Police denied earlier reports that the monk had taken hostages and nobody was hurt in the incident, which happened early on Wednesday just before a sitting of the 500-member lower house of parliament to debate a no-confidence motion against 15 cabinet members.

The monk, named as Pramaha Sayanjerasutho, is reported to have been inside the grounds of parliament for 40 minutes.

"Parliamentary police allowed him to come in [to the building] because he is a monk. The monk is under pressure. If he wants to meet with me I will go to see him," Prime Minister Thaksin told reporters on his arrival to parliament.

Live broadcast

The monk fired a single shot from an office window and took parliamentary staff in the room hostage, before inviting about 10 members of the press inside to interview him.

He refused to allow uniformed police entry, but three plain clothes officers were able to enter the room by pretending to be reporters and overpowered him.

Before entering the building, the monk said he had waited outside overnight with the assault rifle concealed in his robe.

In a lengthy speech through a reporter's mobile phone that was broadcast live on radio and television stations, the monk said he was arrested in 1996 for trespassing in a forest in Chantaburi, 320 kilometres (200 miles) east of Bangkok.

He said he was beaten by police and stripped during a two-night detention. He said he had complained to government agencies, but no action was taken against the police.

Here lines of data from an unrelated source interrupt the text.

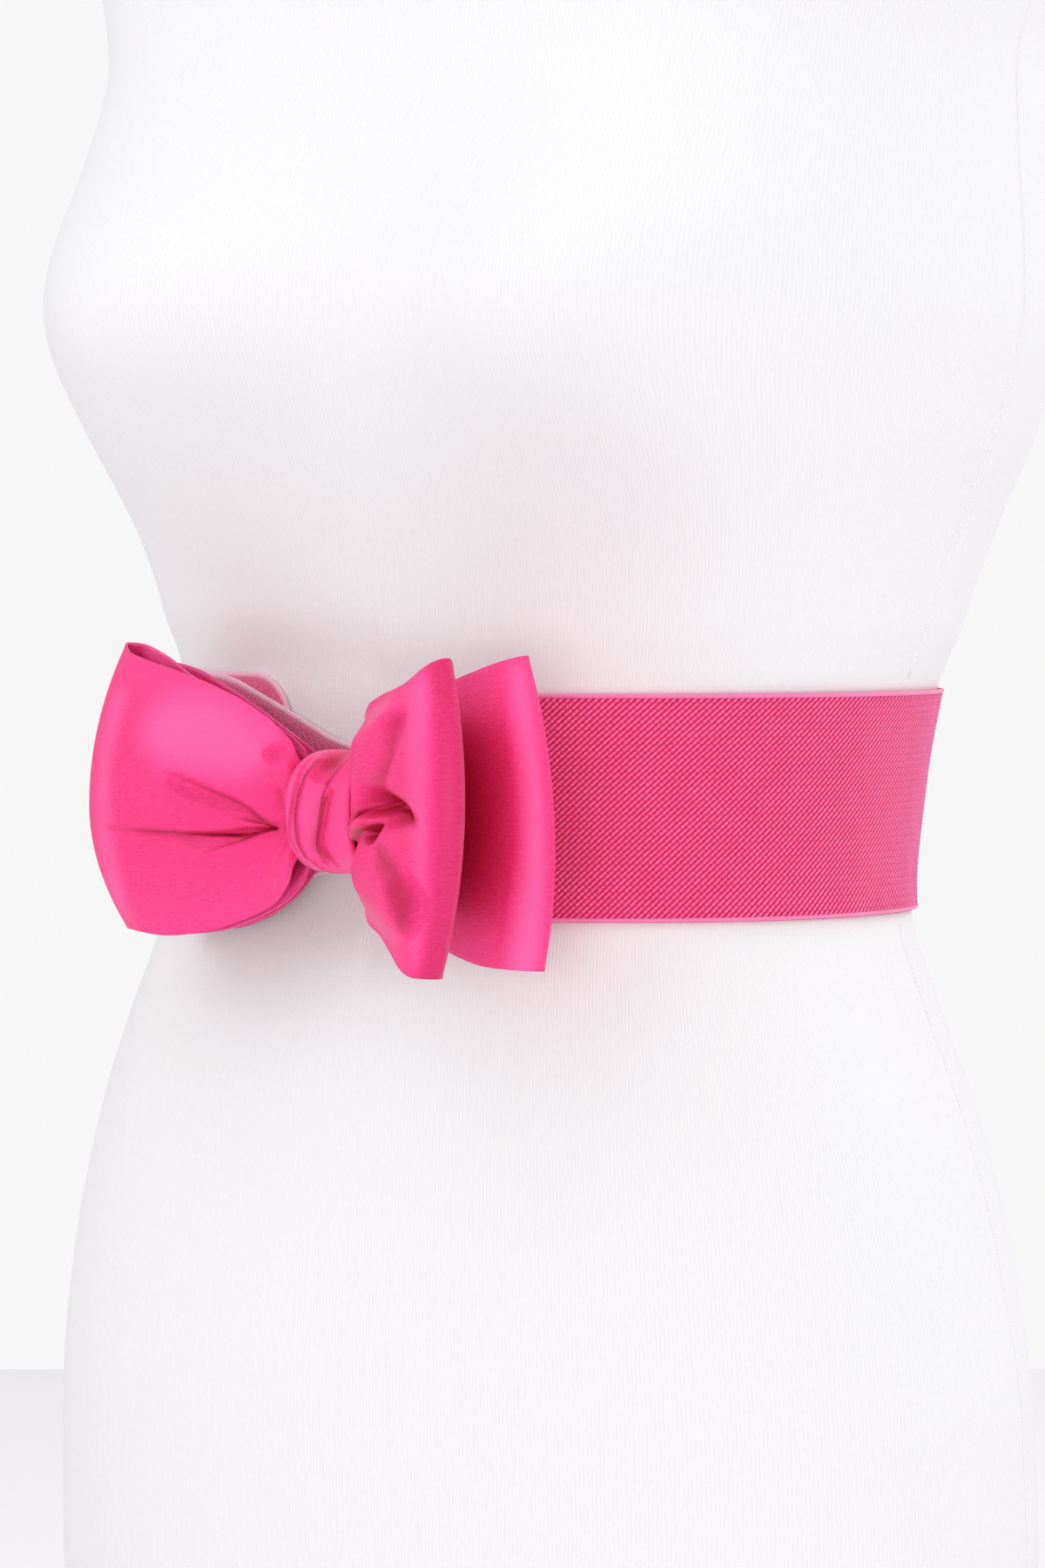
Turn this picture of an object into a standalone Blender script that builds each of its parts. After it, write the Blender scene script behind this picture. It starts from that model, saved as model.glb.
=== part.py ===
"""A ribbon belt with a double satin bow, fastened round a limbless dress form.

Run with: blender --background --python part.py

The front of the form faces -Y and its own left side is +X.  The origin is the
middle of the form's flat base.  Sizes below are millimetres, and each mesh is
written in metres.
"""

import math

import bpy

MM = 0.001

# ---------------------------------------------------------------- driving sizes
GAP = 0.3                  # clearance between pieces that touch

BELT_MIDDLE = 292.7        # height of the middle of the belt
BELT_WIDTH = 60.0
BELT_RISE = 4.8            # the wearer's right end of the belt sits this much higher
RISE_START = 180.0         # degrees round the form where that rise begins
RISE_RUN = 140.0           # degrees that it takes
ELASTIC_WALL = 1.6
TAB_WALL = 1.3
FORM_PRESS = 2.2           # how deep the elastic presses into the padded form
PRESS_FADE = 9.0           # height over which that groove fades out

KNOT_MIDDLE = 291.7
KNOT_CENTRE = 0.8          # X of its middle
KNOT_WIDTH = 20.0
KNOT_HALF_HEIGHT = 16.2
KNOT_FRONT = -121.5        # Y of its foremost point
KNOT_WALL = 1.4
KNOT_POWER = 2.5           # squareness of the ring's outline
KNOT_DRAWN_IN = 1.0        # how much its front dips at both ends
SATIN_WALL = 1.1

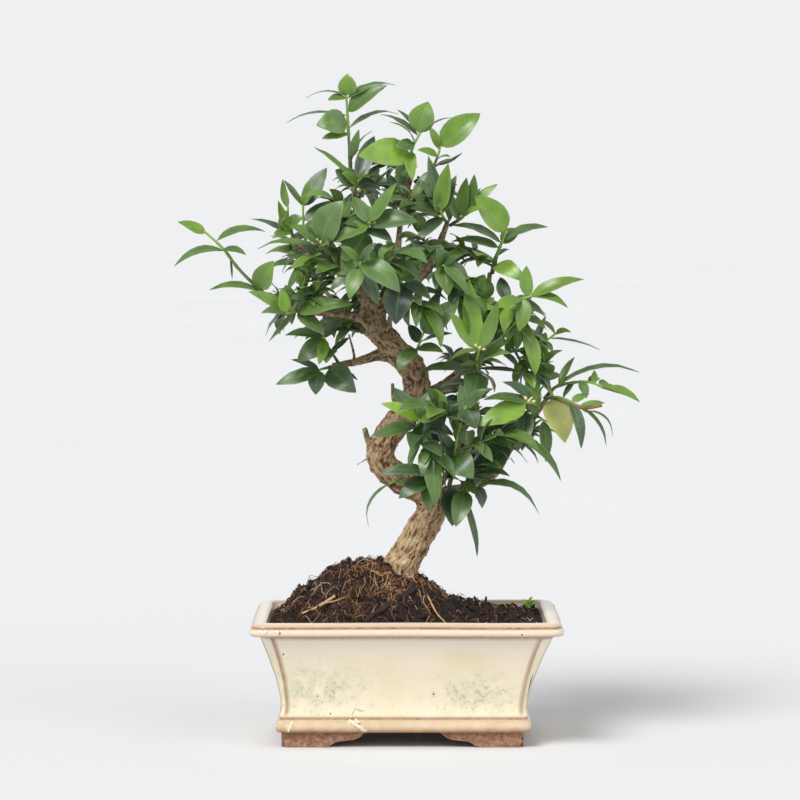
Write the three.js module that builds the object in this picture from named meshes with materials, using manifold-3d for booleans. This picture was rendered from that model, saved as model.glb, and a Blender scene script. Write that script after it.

Thai police declined to comment on the monk's statement.
 
I used to think that buddhists were all about non-violence. Then I visited Sri Lanka where they've been mass raping and executing Hindus for the last twenty years, and vice versa. Most of the christian Sri Lankans I met felt it was entirely justified: "Those Tamils Tigers....terrible people them..."

*shrug*
 
I hate to say it, but one of the best things that could happen in the world would be for Islamofascists to assassinate the Dali Lama ... then maybe finally leftists, "progressives", liberals (or whatever they're calling themselves today) would see Islamofascists as a threat ... as the "bad guys" instead of seeing them as the victims of evil, white, western oppression.